If you want to find only the first character of the string toFind in the string original it is enough to use standard C function strchr. If you want to find the whole string toFind in the string original then you could use another C standard function strstr.

If you want to write the function yourself to find a string in other string then it can look for example the following way

I declared the function like

long long int findSubString( const char original[], const char toFind[] );

however you can write its declaration as you like for example like

int findSubString( char original[], char toFind[] );

But in this case you should declare function local variable success like

int success = -1;

and output the result using format specifier "%d" instead of "%lld".

Here you are.

#include <stdio.h>
#include <string.h>
#include <stddef.h>

long long int findSubString( const char original[], const char toFind[] )
{
    size_t n = strlen( original );
    size_t m = strlen( toFind );

    long long int success = -1;

    if ( !( n < m ) )
    {
        n = n - m + 1;

        for ( size_t i = 0; success == -1 && i < n; i++ )
        {
            size_t j = 0;
            while ( j < m && original[i+j] == toFind[j] ) j++;

            if ( j == m ) success = i;
        }
    }

    return success;
}

int main(void) 
{
    printf( "%lld\n", findSubString( "The dog was fast", "dog" ) );

    return 0;
}

Its output is

4


回答2:

Your loops are reversed. The outer loop should walk positions from zero to originalLength, inclusive; the nested loop should walk positions from zero to toFindLength, inclusive.
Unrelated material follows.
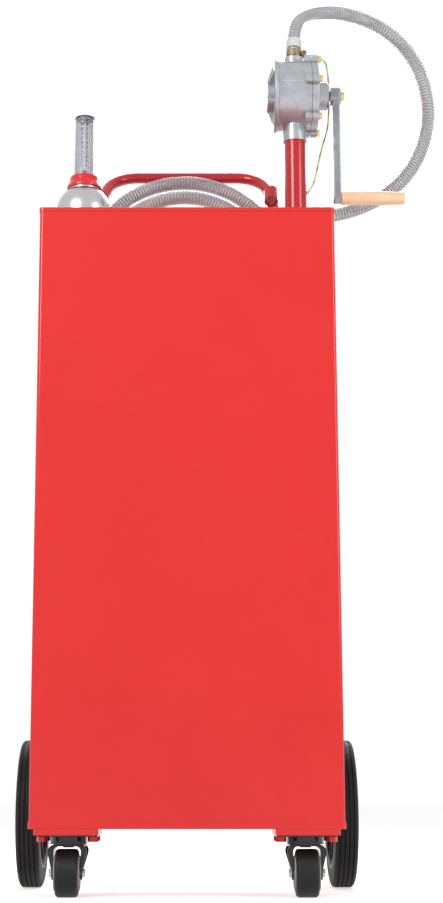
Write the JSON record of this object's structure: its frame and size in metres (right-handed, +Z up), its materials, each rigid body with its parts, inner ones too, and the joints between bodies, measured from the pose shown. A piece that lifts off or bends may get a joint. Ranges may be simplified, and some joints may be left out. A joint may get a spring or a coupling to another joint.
{
  "type": "wheeled fuel caddy",
  "caption": "Tall wheeled steel fuel tank with a hand-cranked rotary pump on a riser, a float gauge on a domed filler, a push handle, swivel casters and a looped delivery hose.",
  "frame": {"origin": "on the ground, under the middle of the caddy's bounding box without the hose, the nozzle and the earth wire", "axes": "+X towards the crank's side, +Y from the tank's broad front to the handle and the fixed wheels, +Z up"},
  "size_m": [0.7785, 0.472, 1.619],
  "materials": {
    "red_paint": "gloss powder coat",
    "black_paint": "gloss",
    "polished_metal": "polished",
    "cast_aluminium": "cast, satin",
    "zinc_steel": "zinc plated",
    "brass": "satin",
    "black_rubber": "satin",
    "caster_rubber": "satin",
    "tyre_rubber": "matte",
    "black_plastic": "matte",
    "red_plastic": "gloss",
    "grey_plastic": "satin",
    "white_plastic": "matte",
    "clear_plastic": "clear, slightly hazed",
    "clear_hose": "clear PVC with a steel wire helix",
    "grip_wood": "varnished",
    "wire_plastic": "yellow and green insulation"
  },
  "bodies": {
    "caddy": {"tank_wrap": "red_paint", "tank_lid": "red_paint", "tank_floor": "red_paint", "base_rim": "red_paint", "filler_dome": "polished_metal", "filler_screws": "zinc_steel", "riser_pipe": "red_paint", "suction_pipe": "zinc_steel", "suction_strainer": "zinc_steel", "pump_body": "cast_aluminium", "pump_seals": "black_rubber", "pump_cover": "cast_aluminium", "pump_bolts": "brass", "outlet_barb": "brass", "hose_clamp": "brass", "hose_sleeve": "white_plastic", "hose_loop": "clear_hose", "hose_coil": "clear_hose", "hose_hook_left": "red_paint", "hose_hook_right": "red_paint", "hook_bolts": "zinc_steel", "nozzle_ferrule": "zinc_steel", "nozzle_body": "cast_aluminium", "nozzle_spout": "polished_metal", "handle_bar": "red_paint", "nozzle_holder": "red_paint", "caster_bolts": "red_paint", "rear_axle": "polished_metal", "ground_wire": "wire_plastic", "caster_plate_left": "black_paint", "axle_bracket_left": "red_paint", "caster_plate_right": "black_paint", "axle_bracket_right": "red_paint"},
    "gauge": {"gauge_tube": "clear_plastic", "gauge_cap": "black_plastic", "gauge_stem": "zinc_steel", "gauge_guide": "zinc_steel"},
    "collar": {"gauge_collar": "red_paint"},
    "float": {"float_arm": "black_plastic"},
    "indicator": {"gauge_rod": "red_plastic"},
    "crank": {"pump_shaft": "zinc_steel", "pump_rotor": "cast_aluminium", "pump_vanes": "black_plastic", "crank_arm": "cast_aluminium", "crank_bolt": "brass", "grip_spindle": "zinc_steel"},
    "grip": {"crank_grip": "grip_wood"},
    "nozzle_trigger": {"nozzle_lever": "zinc_steel"},
    "caster_left": {"caster_fork_left": "black_paint", "caster_axle_left": "zinc_steel"},
    "caster_wheel_left": {"caster_tyre_left": "caster_rubber", "caster_hub_left": "grey_plastic"},
    "rear_wheel_left": {"rear_tyre_left": "tyre_rubber", "rear_hub_left": "black_plastic"},
    "caster_right": {"caster_fork_right": "black_paint", "caster_axle_right": "zinc_steel"},
    "caster_wheel_right": {"caster_tyre_right": "caster_rubber", "caster_hub_right": "grey_plastic"},
    "rear_wheel_right": {"rear_tyre_right": "tyre_rubber", "rear_hub_right": "black_plastic"}
  },
  "joints": [
    {"name": "rear_wheel_left_spin", "type": "hinge", "parent": "caddy", "child": "rear_wheel_left", "pos_m": [-0.3155, 0.109, 0.127], "axis": [1, 0, 0], "continuous": true},
    {"name": "caster_left_swivel", "type": "hinge", "parent": "caddy", "child": "caster_left", "pos_m": [-0.231, -0.163, 0.08], "axis": [0, 0, 1], "continuous": true},
    {"name": "caster_wheel_left_spin", "type": "hinge", "parent": "caster_left", "child": "caster_wheel_left", "pos_m": [-0.231, -0.191, 0.0375], "axis": [1, 0, 0], "continuous": true},
    {"name": "rear_wheel_right_spin", "type": "hinge", "parent": "caddy", "child": "rear_wheel_right", "pos_m": [0.2335, 0.109, 0.127], "axis": [1, 0, 0], "continuous": true},
    {"name": "caster_right_swivel", "type": "hinge", "parent": "caddy", "child": "caster_right", "pos_m": [0.149, -0.163, 0.08], "axis": [0, 0, 1], "continuous": true},
    {"name": "caster_wheel_right_spin", "type": "hinge", "parent": "caster_right", "child": "caster_wheel_right", "pos_m": [0.149, -0.191, 0.0375], "axis": [1, 0, 0], "continuous": true},
    {"name": "crank_turn", "type": "hinge", "parent": "caddy", "child": "crank", "pos_m": [0.152, -0.106, 1.3885], "axis": [1, 0, 0], "continuous": true},
    {"name": "grip_spin", "type": "hinge", "parent": "crank", "child": "grip", "pos_m": [0.289, -0.106, 1.1955], "axis": [1, 0, 0], "continuous": true},
    {"name": "gauge_lift", "type": "slide", "parent": "caddy", "child": "gauge", "axis": [0, 0, 1], "range_m": [0, 0.014]},
    {"name": "collar_turn", "type": "hinge", "parent": "gauge", "child": "collar", "pos_m": [-0.2235, -0.106, 1.225], "axis": [0, 0, 1], "continuous": true},
    {"name": "float_swing", "type": "hinge", "parent": "gauge", "child": "float", "pos_m": [-0.2655, -0.141, 0.61916], "axis": [0, -1, 0], "range_deg": [0, 150]},
    {"name": "indicator_rise", "type": "slide", "parent": "gauge", "child": "indicator", "axis": [0, 0, 1], "range_m": [0, 0.08124]},
    {"name": "nozzle_squeeze", "type": "hinge", "parent": "caddy", "child": "nozzle_trigger", "pos_m": [-0.26388, 0.064, 0.96262], "axis": [0, 1, 0], "range_deg": [0, 8], "stiffness_Nm_per_rad": 2, "springref_deg": -5.73}
  ],
  "couplings": [
    {"joint": "indicator_rise", "follows": "float_swing", "m_per_rad": 0.030992}
  ]
}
Both originalLength and toFindLength should be set to values returned by strlen, not strlen plus one, because null terminator position is not a good start.

Finally, you are returning -1 from inside the outer loop. This is too early - you should be returning -1 only after you are done with the outer loop as well.



回答3:

Your loop counter tests are incorrect: wrong upper limit and the limits are off by one. Note that the tests are actually not necessary as you exit both loops when hitting the '\0' terminators.

Here is a simpler version:

int findSubString(const char *original, const char *toFind) {
    for (size_t i = 0;; i++) {
        for (size_t j = 0;; j++) {
            if (toFind[j] == '\0') {
                return i;
            }
            if (original[i + j] != toFind[j]) {
                break;
            }
        }
        if (original[i] == '\0') {
            return -1;
        }
    }
}

There is a small advantage at computing the string lengths to reduce the number of comparisons in pathological cases such as findSubString("aaaaaaaaaaa", "aaaaaaaaaaaa");

int findSubString(const char *original, const char *toFind) {
    size_t originalLength = strlen(original);
    size_t toFindLength = strlen(toFind);

    if (toFindLength <= originalLength) {
        for (size_t i = 0; i <= originalLength - toFindLength; i++) {
            for (size_t j = 0;; j++) {
                if (toFind[j] == '\0') {
                    return i;
                }
                if (original[i + j] != toFind[j]) {
                    break;
                }
            }
        }
    }
    return -1;
}